If a title is getting lots of positive ratings, it should be easy to find and not buried against a publisher who pays money for featured access. Lists are fine, but there should be more than four, and a few of them should be genre based or focused on Greenlit/Indie titles. I also think it’s long overdue that Valve should make a proper refund policy, and drastically improve their customer service response times. A much stronger stance is needed on vetting what ends up on the store – especially when offerings like the disastrous Earth: 2066 are “supported” by the sheer fact that they (have, and continue to) exist.

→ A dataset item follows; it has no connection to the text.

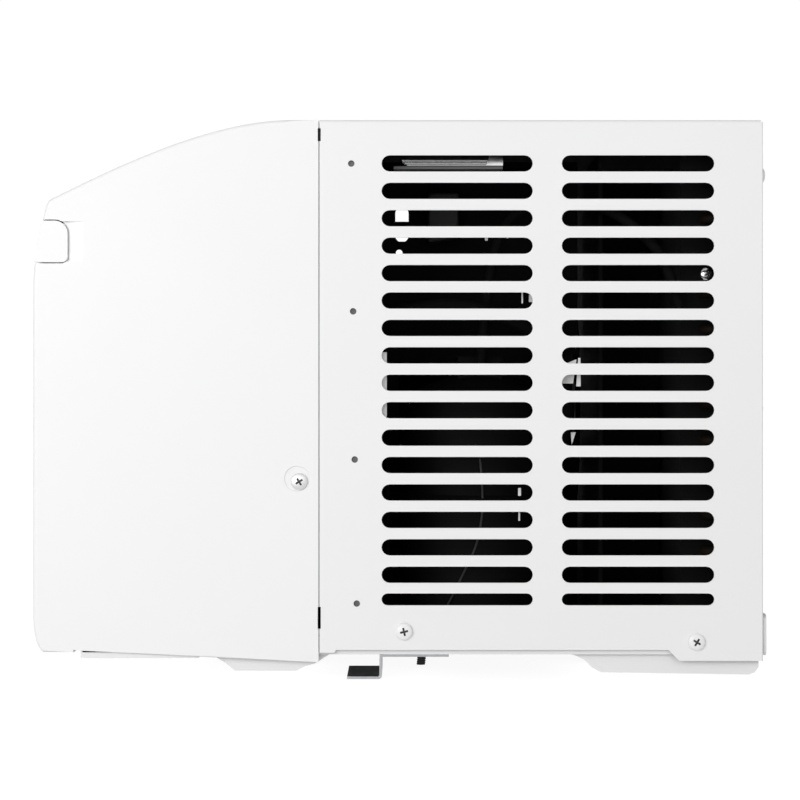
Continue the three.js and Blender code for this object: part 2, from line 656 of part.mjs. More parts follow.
// Duct that turns the air forward from the volute to the louvres.
function dischargeDuct() {
  const side = outline([
    [-182, 300.4], [-229, 300.8], [-234, 306], [-233, 334], [-160, 365], [-150, 362], [-100, 352], [-86, 340],
    [-86, 300.4],
  ]);
  const hollow = outline([
    [-178, 290], [-178, 304], [-227, 304.4], [-230.5, 308], [-229.5, 336], [-160, 372], [-154, 359],
    [-104, 348.5], [-90, 338], [-90, 290],
  ]);
  const shell = cut(
    alongX(side, outlet.left - 4, outlet.right + 4),
    alongX(hollow, outlet.left, outlet.right),
    onSlope(block(outlet.left - 6, outlet.right + 6, -60, 60, -6.5, 20)),
  );
  const rails = [-1, 1].map((s) => onSlope(block(
    outlet.left - 1, outlet.right + 1, s * vane.railU - 1.5, s * vane.railU + 1.5,
    -vane.depth - 3, -vane.depth + 3)));
  const bearings = [];
  for (let i = 0; i < vane.count; i += 1) {
    bearings.push(onSlope(rod('y', 1.6, 2 * vane.railU + 8, vaneX(i), 0, -vane.depth, 8)));
  }
  const middle = (outlet.left + outlet.right) / 2;
  for (let i = 0; i < blade.count; i += 1) {
    const u = (i - (blade.count - 1) / 2) * blade.pitch;
    bearings.push(onSlope(rod('x', 1.5, outlet.right - outlet.left + 5.4, middle, u, -blade.depth, 8)));
  }
  return cut(join(shell, ...rails), ...bearings);
}

function fanShroud() {
  const plate = join(block(-216, 216, 140, 143, 30, 368), block(100, 103, 142, 199, 30, 368));
  const ring = rod('y', fan.radius + 9, 56, shaft.x, 168, shaft.z, 36);
  const bore = rod('y', fan.radius + 5.6, 80, shaft.x, 168, shaft.z, 36);
  return cut(join(plate, ring), bore);
}

function motorMount() {
  const pieces = [
    block(-110, 20, -16, -12, pan.floorZ + pan.sheet + gap, 214),
    block(-110, 20, -16, 30, pan.floorZ + pan.sheet + gap, 23),
  ];
  return cut(join(...pieces), rod('y', 34, 20, shaft.x, -14, shaft.z, 20));
}

function fanMotor() {
  const body = turned('y', [
    [6, -46], [18, -46], [18, -38], [58, -38], [62, -32], [62, 44], [56, 52], [20, 52], [20, 58],
    [6, 58], [6, -46],
  ], shaft.x, 30, shaft.z, 24);
  const lugs = [-1, 1].map((s) => block(shaft.x + s * 60 - 10, shaft.x + s * 60 + 10, -11.7, -6, 184, 196));
  return join(body, ...lugs);
}

function motorShaft() {
  const { radius, x, z, frontY, rearY } = shaft;
  return rod('y', radius, rearY - frontY, x, (frontY + rearY) / 2, z, 12);
}

function blowerWheel() {
  const { radius, frontY, rearY, blades } = wheel;
  const depth = rearY - frontY;
  const back = turned('y', [
    [shaft.radius + 0.5, 8], [12, 8], [12, 22], [16, 22], [18, 10], [radius, 10], [radius, 13], [16, 26],
    [shaft.radius + 0.5, 26], [shaft.radius + 0.5, 8],
  ].reverse().map(([r, h]) => [r, -h]), shaft.x, rearY + 6, shaft.z, 24);
  const front = turned('y', [[radius - 14, 0], [radius, 0], [radius, 3], [radius - 14, 3], [radius - 14, 0]],
    shaft.x, frontY, shaft.z, 24);
  const pieces = [back, front];
  for (let i = 0; i < blades; i += 1) {
    const plate = new THREE.BoxGeometry(13, depth - 5, 1.6);
    plate.rotateY(0.7).translate(radius - 8, 0, 0).rotateY((i * 2 * Math.PI) / blades);
    pieces.push(plate.translate(shaft.x, (frontY + rearY) / 2, shaft.z));
  }
  return join(...pieces);
}

function condenserFan() {
  const { radius, y, depth, blades, ring } = fan;
  const hub = turned('y', [
    [shaft.radius + 0.5, -15], [26, -15], [26, 15], [shaft.radius + 0.5, 15], [shaft.radius + 0.5, -15],
  ], shaft.x, y, shaft.z, 20);
  const slinger = turned('y', [
    [radius - ring, -5], [radius, -5], [radius, 5], [radius - ring, 5], [radius - ring, -5],
  ], shaft.x, y, shaft.z, 36);
  const pieces = [hub, slinger];
  for (let i = 0; i < blades; i += 1) {
    const plate = new THREE.BoxGeometry(radius - 24, 2, 62);
    plate.rotateX(0.42).translate((radius + 20) / 2, 0, 0).rotateY((i * 2 * Math.PI) / blades);
    pieces.push(plate.translate(shaft.x, y, shaft.z));
  }
  const trim = turned('y', [
    [0, -depth - 10], [radius, -depth - 10], [radius, depth + 10], [0, depth + 10],
  ], shaft.x, y, shaft.z, 36);
  const joined = solid(join(...pieces)).intersect(solid(trim));
  return cut(geometryOf(joined), rod('y', shaft.radius + gap, 80, shaft.x, y, shaft.z, 16));
}

const compressorAt = { x: 158, y: 58 };

function compressor() {
  const can = turned('z', [
    [0, 26], [50, 26], [58, 32], [58, 118], [60, 120], [60, 124], [57, 127], [57, 178], [46, 202],
    [22, 212], [0, 214],
  ], 0, 0, 0, 20);
  const feet = [0, 1, 2].map((i) => block(-14, 14, 40, 74, 27, 30).rotateZ((i * 2 * Math.PI) / 3));
  const pegs = [0, 1, 2].map((i) => rod('z', 6, 8, 0, 66, 24, 10).rotateZ((i * 2 * Math.PI) / 3));
  const cap = block(-22, 22, -16, 16, 204, 226);
  return join(can, ...feet, ...pegs, cap).translate(compressorAt.x, compressorAt.y, 0);
}

function accumulator() {
  const profile = [[0, 60], [20, 64], [26, 74], [26, 168], [20, 180], [8, 184], [0, 184]];
  return turned('z', profile, compressorAt.x - 10, compressorAt.y - 92, 0, 18);
}

// Stiffening plate that ties the bulkhead to the fan shroud, beside the compressor.
function partitionBrace() {
  const x = 96;
  const sheet = outline([
    [-63, 378], [-63, 24], [-1, 24], [-1, 222], [98, 222], [98, 24], [137, 24], [137, 164], [124, 164],
    [124, 230], [137, 230], [137, 378],
  ]);
  const wireHole = alongX(roundedRect(10.2, 27.3, 5, 1.5, 329.9), x - 2, x + 4, 3);
  const clipHole = alongX(roundedRect(5.1, 9.5, 2.4, -0.6, 305.8), x - 2, x + 4, 3);
  return cut(alongX(sheet, x, x + steel.sheet), wireHole, clipHole);
}

function controlBox() {
  const box = block(98, 214, -146, -90, 200, 318);
  return cut(box, block(100, 212, -150, -92, 202, 316));
}

function runCapacitor() {
  return turned('y', [[0, -134], [20, -134], [20, -96], [17, -94], [0, -94]], 140, 0, 260, 18);
}

function cordGland() {
  const x = 214;
  const collar = block(x - 9, x + 9, -232, -228, 24, 32.6);
  return join(collar, rod('y', 5, 10, x, -227, 28, 12));
}

// ---------------------------------------------------------------- assembly

add('base_pan', basePan(), materials.panGrey);
add('outer_case', outerCase(), materials.caseWhite);
add('rear_guard', rearGuard(), materials.caseWhite);
add('front_cover', frontCover(), materials.cover);

for (const [side, word] of [[1, 'right'], [-1, 'left']]) {
  add(`sill_bracket_${word}`, sillBracket(side * bracket.x), materials.zinc);
  add(`bracket_stud_${word}`, bracketStud(side * bracket.x), materials.black);
  const seat = side * (halfWidth - coverScrew.dimpleDepth + gap);
  add(
    `cover_screw_${word}`,
    sideScrew(side, seat, coverScrew.y, coverScrew.z, coverScrew.head, 1.7),
    materials.bright,
  );
  for (const [place, y, z] of caseScrews) {
    const screw = sideScrew(side, side * (halfWidth + gap), y, z, 6, 1.7);
    add(`case_screw_${word}_${place}`, screw, materials.caseWhite);
  }
}

add('intake_grille', intakeGrille(), materials.cover);
add('filter_frame', filterFrame(), materials.filter);
add('filter_mesh', filterMesh(), materials.filter);

add('control_panel', controlPanel(), materials.key, slopeGroup);
add('display_lens', displayLens(), materials.lens, slopeGroup);
add('circuit_board', circuitBoard(), materials.board, slopeGroup);
for (const [name, x, u, w, h] of buttons) {
  add(name, pushButton(x, u, w, h), materials.key, slopeGroup);
}

for (let i = 0; i < blade.count; i += 1) {
  const louvre = add(`louvre_${i + 1}`, louvreBlade(), materials.cover, slopeGroup);
  louvre.position.set(0, (i - (blade.count - 1) / 2) * blade.pitch, -blade.depth);
  louvre.rotation.x = THREE.MathUtils.degToRad(blade.rest);
}
for (let i = 0; i < vane.count; i += 1) {
  const plate = add(`air_vane_${i + 1}`, airVane(), materials.cover, slopeGroup);
  plate.position.set(vaneX(i), 0, -vane.depth);
}
add('vane_link', vaneLink(), materials.key, slopeGroup);
add('vent_lever', ventLever(), materials.key, slopeGroup);
add('vent_door', ventDoor(), materials.foam);

add('bulkhead', bulkhead(), materials.zinc);
add('evaporator_coil', evaporatorCoil(), materials.fins);
add('condenser_coil', condenserCoil(), materials.fins);
add('blower_scroll', blowerScroll(), materials.foam);
add('discharge_duct', dischargeDuct(), materials.foam);
add('fan_shroud', fanShroud(), materials.black);
add('motor_mount', motorMount(), materials.zinc);
add('fan_motor', fanMotor(), materials.blackPaint);
add('motor_shaft', motorShaft(), materials.bright);
add('blower_wheel', blowerWheel(), materials.black);
add('condenser_fan', condenserFan(), materials.black);
add('compressor', compressor(), materials.blackPaint);
add('accumulator', accumulator(), materials.blackPaint);
add('partition_brace', partitionBrace(), materials.zinc);
add('control_box', controlBox(), materials.zinc);
add('run_capacitor', runCapacitor(), materials.fins);
add('cord_gland', cordGland(), materials.black);

const { x: compX, y: compY } = compressorAt;
add('suction_tube', tube([
  [compX - 10, compY - 92, 188], [compX - 10, compY - 92, 232], [compX, -46, 250], [200, -40, 250],
  [200, 40, 262], [200, 100, 240], [190, 120, 200], [186, 118, 160],
], 5, 30), materials.copper);
add('discharge_tube', tube([
  [compX + 30, compY, 216], [compX + 34, compY + 10, 300], [212, 90, 330], [222, 140, 330],
  [224, 180, 300], [223, 196, 260],
], 4, 26), materials.copper);
add('capillary_tube', tube([
  [70, 100, 60], [78, 60, 90], [84, 20, 130], [90, -20, 150], [92, -50, 140], [90, -62, 120],
], 2, 24, 6), materials.copper);

export default unit;
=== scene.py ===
import json
import math

import bmesh
import bpy
from mathutils import Matrix, Vector


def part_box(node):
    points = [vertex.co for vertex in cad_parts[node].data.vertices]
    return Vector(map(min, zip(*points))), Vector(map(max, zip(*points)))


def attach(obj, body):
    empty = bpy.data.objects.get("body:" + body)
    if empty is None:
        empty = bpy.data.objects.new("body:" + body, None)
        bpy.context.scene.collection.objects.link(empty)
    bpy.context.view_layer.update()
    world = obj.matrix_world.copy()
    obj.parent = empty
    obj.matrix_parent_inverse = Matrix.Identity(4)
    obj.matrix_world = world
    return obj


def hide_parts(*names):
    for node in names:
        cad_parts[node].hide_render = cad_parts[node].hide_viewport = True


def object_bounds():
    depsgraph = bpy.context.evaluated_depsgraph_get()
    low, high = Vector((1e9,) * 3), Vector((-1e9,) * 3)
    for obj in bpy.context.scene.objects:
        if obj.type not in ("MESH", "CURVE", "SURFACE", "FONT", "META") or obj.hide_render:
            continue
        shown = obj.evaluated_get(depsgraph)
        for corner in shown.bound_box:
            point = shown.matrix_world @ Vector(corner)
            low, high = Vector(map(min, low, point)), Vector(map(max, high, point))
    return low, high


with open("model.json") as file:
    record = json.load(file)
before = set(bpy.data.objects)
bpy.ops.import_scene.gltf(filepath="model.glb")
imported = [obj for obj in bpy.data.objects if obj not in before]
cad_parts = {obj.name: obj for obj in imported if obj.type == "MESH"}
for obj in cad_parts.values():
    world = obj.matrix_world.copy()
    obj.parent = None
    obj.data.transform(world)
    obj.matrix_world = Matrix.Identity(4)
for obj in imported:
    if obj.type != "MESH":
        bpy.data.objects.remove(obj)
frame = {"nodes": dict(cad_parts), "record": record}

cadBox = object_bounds()
mm = 0.001
joints = {joint["name"]: joint for joint in frame["record"]["behaviour"]["joints"]}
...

In the end, this isn’t just about making an example of Steam: it’s really more about developing a roadmap for all online services that feed digital downloads. Sites like GOG do a stellar job in ensuring that they have systems in place to guarantee their games work properly and are of a decent standard. On the flipside, services like Humble, Steam and Origin have a lot of work ahead of them to ensure that by trying to be everything to everyone, they don’t end up corrupting what made them so successful in the first place.